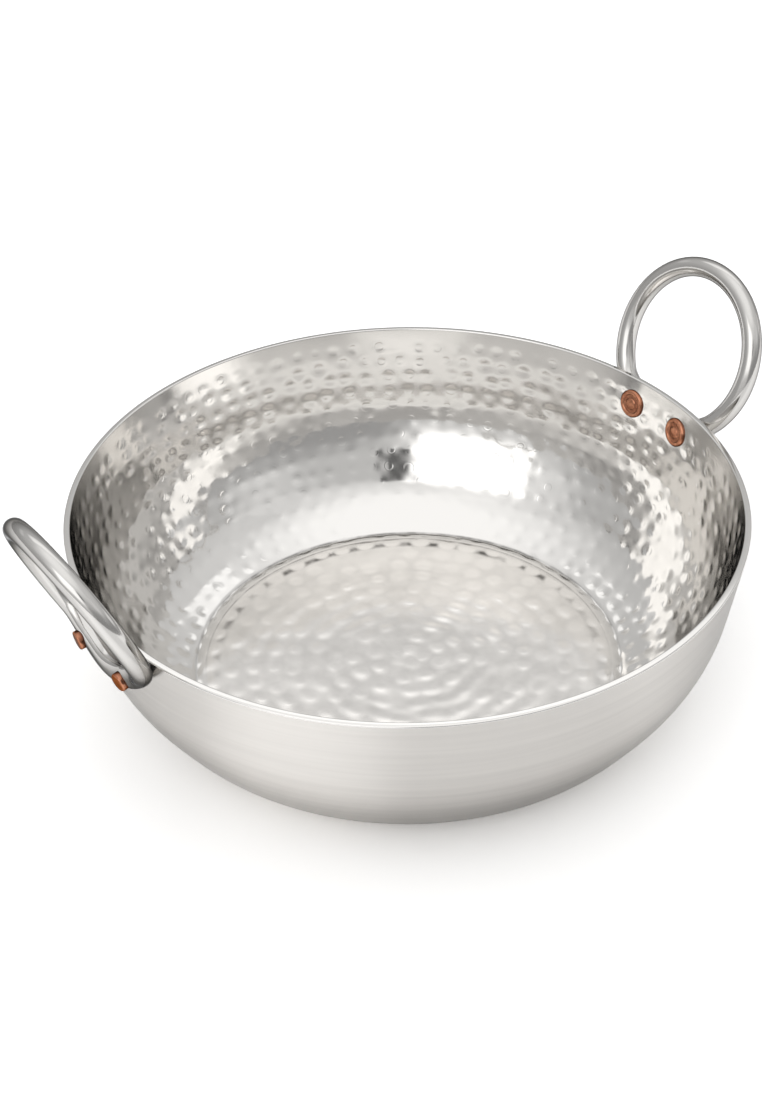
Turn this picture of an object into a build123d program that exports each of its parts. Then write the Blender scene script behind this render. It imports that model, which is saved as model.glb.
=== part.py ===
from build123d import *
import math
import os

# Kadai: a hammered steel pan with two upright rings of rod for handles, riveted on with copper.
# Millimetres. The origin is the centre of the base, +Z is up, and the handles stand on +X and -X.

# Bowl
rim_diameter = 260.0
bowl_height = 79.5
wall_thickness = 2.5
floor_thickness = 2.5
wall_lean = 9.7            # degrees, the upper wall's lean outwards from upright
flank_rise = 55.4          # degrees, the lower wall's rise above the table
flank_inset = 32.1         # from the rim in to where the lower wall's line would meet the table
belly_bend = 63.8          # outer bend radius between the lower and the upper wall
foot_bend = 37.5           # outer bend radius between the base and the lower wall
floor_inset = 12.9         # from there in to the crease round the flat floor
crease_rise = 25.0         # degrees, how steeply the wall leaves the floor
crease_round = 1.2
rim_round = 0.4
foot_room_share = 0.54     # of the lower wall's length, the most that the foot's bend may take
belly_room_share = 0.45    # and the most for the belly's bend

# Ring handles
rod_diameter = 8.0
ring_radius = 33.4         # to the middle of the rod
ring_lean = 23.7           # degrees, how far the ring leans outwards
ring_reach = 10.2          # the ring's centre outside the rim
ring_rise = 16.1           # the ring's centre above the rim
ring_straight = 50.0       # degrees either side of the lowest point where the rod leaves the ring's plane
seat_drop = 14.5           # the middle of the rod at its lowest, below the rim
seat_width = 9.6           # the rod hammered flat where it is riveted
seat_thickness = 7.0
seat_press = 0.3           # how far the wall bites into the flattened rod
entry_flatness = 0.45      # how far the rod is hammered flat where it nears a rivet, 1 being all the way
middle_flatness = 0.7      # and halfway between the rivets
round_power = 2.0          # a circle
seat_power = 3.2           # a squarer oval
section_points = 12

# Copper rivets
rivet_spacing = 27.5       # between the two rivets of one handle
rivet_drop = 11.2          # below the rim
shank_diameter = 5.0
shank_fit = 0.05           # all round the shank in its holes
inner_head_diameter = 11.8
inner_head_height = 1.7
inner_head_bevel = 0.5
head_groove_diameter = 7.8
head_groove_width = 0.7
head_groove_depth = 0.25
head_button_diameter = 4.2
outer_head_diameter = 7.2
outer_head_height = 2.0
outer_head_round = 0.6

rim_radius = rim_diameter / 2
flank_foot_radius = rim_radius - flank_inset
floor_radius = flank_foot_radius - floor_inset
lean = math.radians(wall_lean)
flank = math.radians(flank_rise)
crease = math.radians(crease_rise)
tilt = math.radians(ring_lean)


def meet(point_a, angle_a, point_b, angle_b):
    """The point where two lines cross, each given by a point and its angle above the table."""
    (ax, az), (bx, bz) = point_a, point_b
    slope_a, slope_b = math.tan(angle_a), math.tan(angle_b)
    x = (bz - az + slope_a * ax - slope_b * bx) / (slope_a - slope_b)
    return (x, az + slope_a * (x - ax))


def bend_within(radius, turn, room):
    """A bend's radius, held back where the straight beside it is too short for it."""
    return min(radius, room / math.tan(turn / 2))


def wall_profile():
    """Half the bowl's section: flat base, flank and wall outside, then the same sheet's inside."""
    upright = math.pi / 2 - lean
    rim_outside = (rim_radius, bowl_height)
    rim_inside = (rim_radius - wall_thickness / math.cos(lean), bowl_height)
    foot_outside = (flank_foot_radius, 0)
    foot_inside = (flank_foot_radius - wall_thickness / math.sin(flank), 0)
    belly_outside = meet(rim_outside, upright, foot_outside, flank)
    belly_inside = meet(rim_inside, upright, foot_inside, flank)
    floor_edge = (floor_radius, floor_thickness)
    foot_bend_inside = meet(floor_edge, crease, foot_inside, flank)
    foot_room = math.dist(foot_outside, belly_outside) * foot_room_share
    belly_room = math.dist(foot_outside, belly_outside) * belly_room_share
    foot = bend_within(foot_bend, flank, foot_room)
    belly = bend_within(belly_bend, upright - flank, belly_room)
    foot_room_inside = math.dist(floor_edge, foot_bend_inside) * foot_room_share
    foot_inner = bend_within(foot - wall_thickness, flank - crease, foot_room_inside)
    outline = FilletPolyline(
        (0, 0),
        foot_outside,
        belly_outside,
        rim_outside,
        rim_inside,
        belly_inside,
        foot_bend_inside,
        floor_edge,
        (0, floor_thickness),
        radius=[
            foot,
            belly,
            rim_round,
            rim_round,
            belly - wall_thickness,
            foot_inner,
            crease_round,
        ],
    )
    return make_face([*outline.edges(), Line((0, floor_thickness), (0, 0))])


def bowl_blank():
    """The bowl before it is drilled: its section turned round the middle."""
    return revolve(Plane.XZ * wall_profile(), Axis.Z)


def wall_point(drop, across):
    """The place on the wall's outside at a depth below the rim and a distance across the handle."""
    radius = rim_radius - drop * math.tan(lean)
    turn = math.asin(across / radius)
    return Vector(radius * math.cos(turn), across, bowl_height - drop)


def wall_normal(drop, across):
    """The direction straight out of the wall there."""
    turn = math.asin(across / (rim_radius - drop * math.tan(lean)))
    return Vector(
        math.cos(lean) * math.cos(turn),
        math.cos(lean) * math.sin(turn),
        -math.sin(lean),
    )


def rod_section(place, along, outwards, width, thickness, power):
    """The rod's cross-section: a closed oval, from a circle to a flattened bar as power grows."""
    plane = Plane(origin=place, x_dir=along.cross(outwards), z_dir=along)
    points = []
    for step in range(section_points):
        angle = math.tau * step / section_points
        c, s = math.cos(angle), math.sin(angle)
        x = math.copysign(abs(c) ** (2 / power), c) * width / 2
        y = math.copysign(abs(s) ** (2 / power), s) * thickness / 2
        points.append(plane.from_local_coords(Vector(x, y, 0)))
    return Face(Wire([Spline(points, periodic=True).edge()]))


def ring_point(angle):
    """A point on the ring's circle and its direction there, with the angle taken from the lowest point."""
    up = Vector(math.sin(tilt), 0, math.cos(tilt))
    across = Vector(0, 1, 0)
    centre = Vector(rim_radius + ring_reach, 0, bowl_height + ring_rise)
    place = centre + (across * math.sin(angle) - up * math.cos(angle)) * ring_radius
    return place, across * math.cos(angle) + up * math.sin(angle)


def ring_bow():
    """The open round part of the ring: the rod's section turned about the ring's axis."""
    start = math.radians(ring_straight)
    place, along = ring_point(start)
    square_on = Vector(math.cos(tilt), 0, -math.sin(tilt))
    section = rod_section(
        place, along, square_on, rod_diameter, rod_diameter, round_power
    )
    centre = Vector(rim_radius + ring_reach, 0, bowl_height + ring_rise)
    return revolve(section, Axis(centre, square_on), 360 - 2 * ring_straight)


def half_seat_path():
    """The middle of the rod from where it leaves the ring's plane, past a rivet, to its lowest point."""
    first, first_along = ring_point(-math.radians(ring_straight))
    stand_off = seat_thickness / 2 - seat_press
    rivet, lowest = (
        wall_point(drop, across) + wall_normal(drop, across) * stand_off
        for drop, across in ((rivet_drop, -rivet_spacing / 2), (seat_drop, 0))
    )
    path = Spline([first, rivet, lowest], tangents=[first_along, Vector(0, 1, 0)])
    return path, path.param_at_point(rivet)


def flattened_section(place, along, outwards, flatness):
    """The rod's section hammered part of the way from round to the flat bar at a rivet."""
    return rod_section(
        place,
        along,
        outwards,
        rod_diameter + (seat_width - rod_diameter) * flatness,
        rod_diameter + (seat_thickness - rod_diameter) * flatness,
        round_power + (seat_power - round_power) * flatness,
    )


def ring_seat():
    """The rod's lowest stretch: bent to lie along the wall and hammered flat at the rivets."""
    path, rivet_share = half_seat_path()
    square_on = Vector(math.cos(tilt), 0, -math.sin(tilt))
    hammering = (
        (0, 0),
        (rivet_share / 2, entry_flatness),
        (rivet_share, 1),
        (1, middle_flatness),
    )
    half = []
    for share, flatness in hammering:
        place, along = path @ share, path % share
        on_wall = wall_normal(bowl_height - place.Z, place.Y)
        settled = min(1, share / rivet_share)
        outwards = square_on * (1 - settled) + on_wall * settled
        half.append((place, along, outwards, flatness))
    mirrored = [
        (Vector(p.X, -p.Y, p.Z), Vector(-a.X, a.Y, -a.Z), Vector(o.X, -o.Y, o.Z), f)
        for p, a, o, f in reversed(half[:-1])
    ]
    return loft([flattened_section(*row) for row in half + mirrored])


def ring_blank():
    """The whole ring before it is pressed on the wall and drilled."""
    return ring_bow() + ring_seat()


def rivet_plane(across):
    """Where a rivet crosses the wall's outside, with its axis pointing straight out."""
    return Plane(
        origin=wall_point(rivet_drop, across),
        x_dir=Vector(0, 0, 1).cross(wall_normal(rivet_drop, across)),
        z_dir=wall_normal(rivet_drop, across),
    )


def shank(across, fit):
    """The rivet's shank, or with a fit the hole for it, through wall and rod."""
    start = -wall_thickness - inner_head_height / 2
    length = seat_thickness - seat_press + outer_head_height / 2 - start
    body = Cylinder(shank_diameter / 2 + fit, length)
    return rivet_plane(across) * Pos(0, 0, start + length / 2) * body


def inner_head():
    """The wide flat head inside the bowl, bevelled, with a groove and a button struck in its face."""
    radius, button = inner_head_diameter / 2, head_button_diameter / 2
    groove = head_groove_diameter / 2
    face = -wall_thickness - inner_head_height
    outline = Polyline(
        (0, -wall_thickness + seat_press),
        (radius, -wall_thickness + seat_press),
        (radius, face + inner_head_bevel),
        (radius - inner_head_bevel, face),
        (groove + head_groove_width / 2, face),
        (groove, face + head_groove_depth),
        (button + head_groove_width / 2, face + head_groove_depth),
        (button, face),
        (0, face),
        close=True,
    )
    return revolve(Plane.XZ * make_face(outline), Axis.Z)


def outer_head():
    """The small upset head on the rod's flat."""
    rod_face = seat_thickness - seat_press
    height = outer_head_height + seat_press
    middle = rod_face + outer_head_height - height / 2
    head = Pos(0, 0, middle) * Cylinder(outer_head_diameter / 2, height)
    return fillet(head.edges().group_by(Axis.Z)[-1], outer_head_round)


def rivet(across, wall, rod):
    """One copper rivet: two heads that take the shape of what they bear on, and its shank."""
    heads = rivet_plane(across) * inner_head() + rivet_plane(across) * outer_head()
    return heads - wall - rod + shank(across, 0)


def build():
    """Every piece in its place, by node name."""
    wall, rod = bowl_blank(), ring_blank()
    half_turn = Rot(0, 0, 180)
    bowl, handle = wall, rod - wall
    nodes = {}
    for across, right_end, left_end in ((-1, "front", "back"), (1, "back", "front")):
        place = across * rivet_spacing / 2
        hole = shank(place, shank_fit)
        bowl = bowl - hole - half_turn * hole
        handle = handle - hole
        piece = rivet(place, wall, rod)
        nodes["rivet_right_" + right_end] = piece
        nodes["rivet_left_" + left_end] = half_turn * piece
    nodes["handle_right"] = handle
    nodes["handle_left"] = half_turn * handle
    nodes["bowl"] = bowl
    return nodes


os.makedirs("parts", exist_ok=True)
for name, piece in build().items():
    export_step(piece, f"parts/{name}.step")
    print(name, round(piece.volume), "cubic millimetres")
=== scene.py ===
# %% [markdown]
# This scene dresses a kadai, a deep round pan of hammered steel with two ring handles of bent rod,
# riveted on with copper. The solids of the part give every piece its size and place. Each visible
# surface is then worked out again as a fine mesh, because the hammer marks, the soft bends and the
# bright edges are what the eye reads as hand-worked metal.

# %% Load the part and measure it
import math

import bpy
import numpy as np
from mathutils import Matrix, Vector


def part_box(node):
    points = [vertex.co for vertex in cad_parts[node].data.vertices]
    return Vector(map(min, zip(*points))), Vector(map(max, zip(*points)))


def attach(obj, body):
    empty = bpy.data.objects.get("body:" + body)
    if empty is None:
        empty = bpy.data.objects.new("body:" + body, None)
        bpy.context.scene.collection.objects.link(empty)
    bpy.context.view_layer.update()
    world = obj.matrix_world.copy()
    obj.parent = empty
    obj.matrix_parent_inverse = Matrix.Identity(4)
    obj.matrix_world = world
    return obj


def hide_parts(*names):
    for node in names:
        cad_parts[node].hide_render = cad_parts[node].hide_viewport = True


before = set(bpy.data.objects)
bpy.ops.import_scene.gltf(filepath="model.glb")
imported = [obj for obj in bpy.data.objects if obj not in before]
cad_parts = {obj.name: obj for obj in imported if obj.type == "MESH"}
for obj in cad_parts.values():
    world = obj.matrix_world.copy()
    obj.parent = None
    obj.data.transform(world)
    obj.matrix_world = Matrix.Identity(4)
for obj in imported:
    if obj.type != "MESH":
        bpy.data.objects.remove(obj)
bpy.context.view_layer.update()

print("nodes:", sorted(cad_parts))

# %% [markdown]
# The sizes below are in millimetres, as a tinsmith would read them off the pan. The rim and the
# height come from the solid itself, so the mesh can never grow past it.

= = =

# Short problem:
Quote exactly the stretch of lines above that starts at the first one and ends at the line with "# Millimetres. The", and nothing beyond it.

# Solution for this exercise:
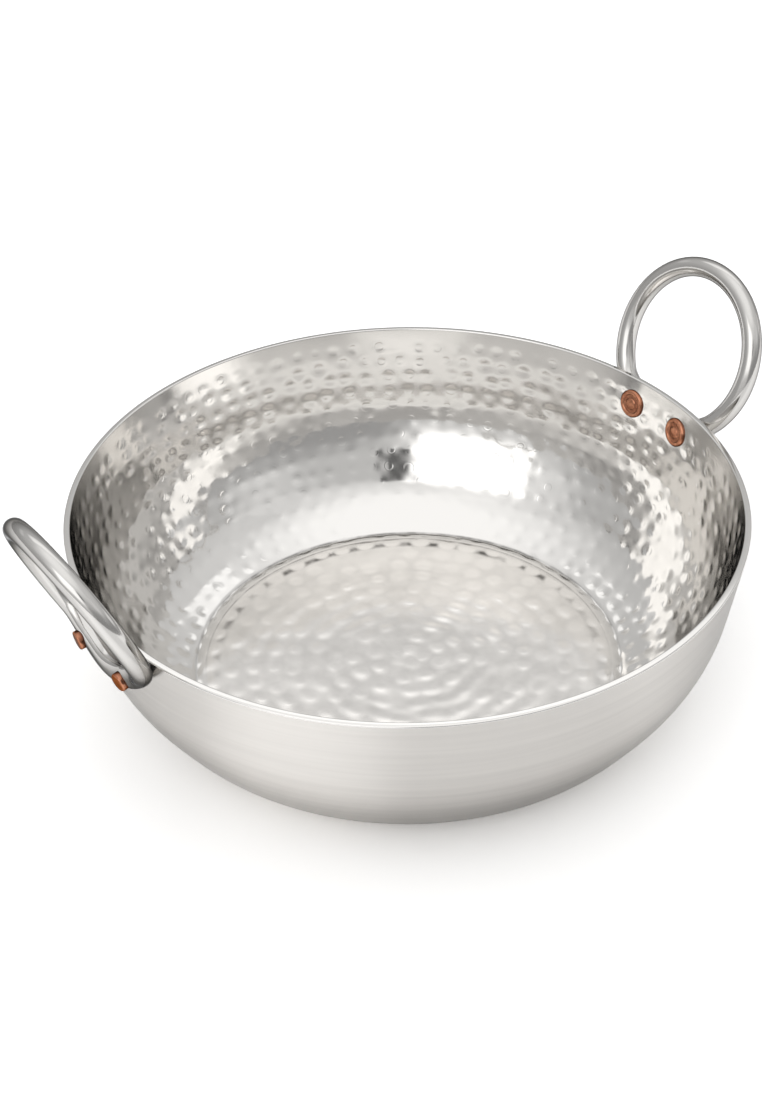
Turn this picture of an object into a build123d program that exports each of its parts. Then write the Blender scene script behind this render. It imports that model, which is saved as model.glb.
=== part.py ===
from build123d import *
import math
import os

# Kadai: a hammered steel pan with two upright rings of rod for handles, riveted on with copper.
# Millimetres. The origin is the centre of the base, +Z is up, and the handles stand on +X and -X.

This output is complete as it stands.